Une autre procédure judiciaire est également en route : un particulier a déposé plainte car il a dû prendre un taxi. Il réclame donc au nom de la liberté de commerce une somme de 3,30 francs. « C’est évidemment un piège, puisque payer cette somme équivaudrait à reconnaître une responsabilité dans un manque à gagner quelconque lié à une action de grève », relève Rémy Pagani. « Ainsi toute personne qui aurait été empêchée de consommer dans un magasin pour cause de manifestation pourrait se retourner contre le syndicat, tout comme le propriétaire du commerce. »

Enfin, relevons que l’un des griefs formulés par les TPG, à savoir la violation de domicile, n’a pas été retenu.

TENTATIVE D’INTIMIDATION

« Il s’agit d’une tentative d’intimidation à l’égard de personnes connues pour être remuantes, dénonce Paolo Gilardi, et cela traduit une volonté de répression du monde syndical en général ». Eric Decarro a ainsi évoqué diverses affaires où des conflits sociaux ont été « judiciarisés ». Notamment l’affaire Allpack, à Bâle, où le Conseil d’Etat a fait lever un piquet de grève par la police. Ou l’amende infligée aux organisateurs du cortège du 1ermai lausannois pour avoir fait un petit détour devant les Presses centrales de Lausanne, histoire de marquer leur soutien aux grévistes de cette entreprise. Comedia, le syndicat des médias, s’était également pris une amende pour avoir provoqué un retard de parution du journal L’Agefi.

Le SSP-VPOD a donc haussé le ton hier. Il met comme préalable à des négociations avec le Conseil d’Etat dans le cadre du conflit de la fonction publique genevoise une intervention de l’Exécutif genevois auprès des TPG, pour que ces derniers retirent leur plainte. « On ne peut pas négocier avec un partenaire social qui vous poursuit par voie pénale, même si c’est via une régie publique autonome mais tout de même sous sa tutelle », résume Paolo Gilardi.
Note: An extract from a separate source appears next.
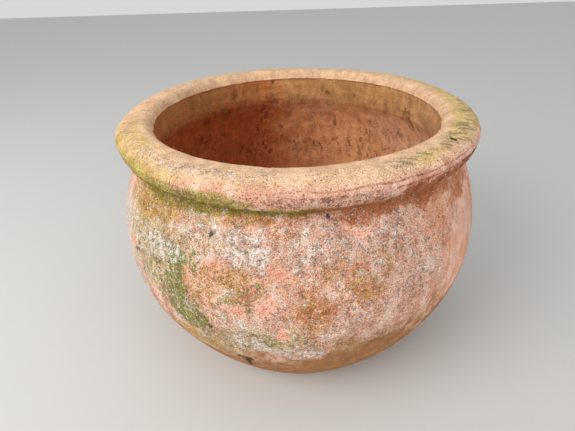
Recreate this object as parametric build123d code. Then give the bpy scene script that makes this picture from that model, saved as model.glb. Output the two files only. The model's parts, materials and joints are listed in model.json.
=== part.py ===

Le Cartel intersyndical du personnel de l’Etat et du secteur subventionné n’a pas encore formellement pris position sur cette demande.

LARGE SOUTIEN

Les inculpés ont eu hier le soutien de la Communauté genevoise d’action syndicale, qui regroupe l’ensemble des syndicats des secteurs privés et publics. L’Union syndicale suisse prend également l’affaire au sérieux et a réagi, via un communiqué de soutien lu par son secrétaire central, Romolo Molo, aux trois inculpés : « Leur criminalisation constitue une atteinte inadmissible aux droits humains fondamentaux ».

Sur le plan du droit, l’avocat des trois syndicalistes, MeFrançois Membrez, estime que la plainte des TPG aurait dû être classée par le parquet. L’article 239 du Code pénal invoqué par la régie publique -entrave à un service public d’intérêt général- ne s’applique précisément pas à des mouvements de grève ou autre action syndicale. « Les divers commentaires du Code pénal sont très explicites à ce sujet ». L’argumentation des syndicats relève que certains conducteurs se sont solidarisés des grévistes. Ce que démentent les TPG.

MeMembrez relève également qu’il n’y a eu aucune injonction de la police de dégager les voies de bus ou de tram. Enfin, l’avocat relève que du point de vue des libertés fondamentales, cette plainte est une entrave aux droits syndicaux et contrevient aux principes de la Constitution suisse. L’Organisation internationale du travail pourrait également être saisie de l’affaire.

Une inculpation signifie que l’affaire va être portée devant la justice. Elle ne peut pas être contestée en tant que telle, relève MeMembrez. « Nous allons maintenant demander l’acquittement de ces trois personnes ».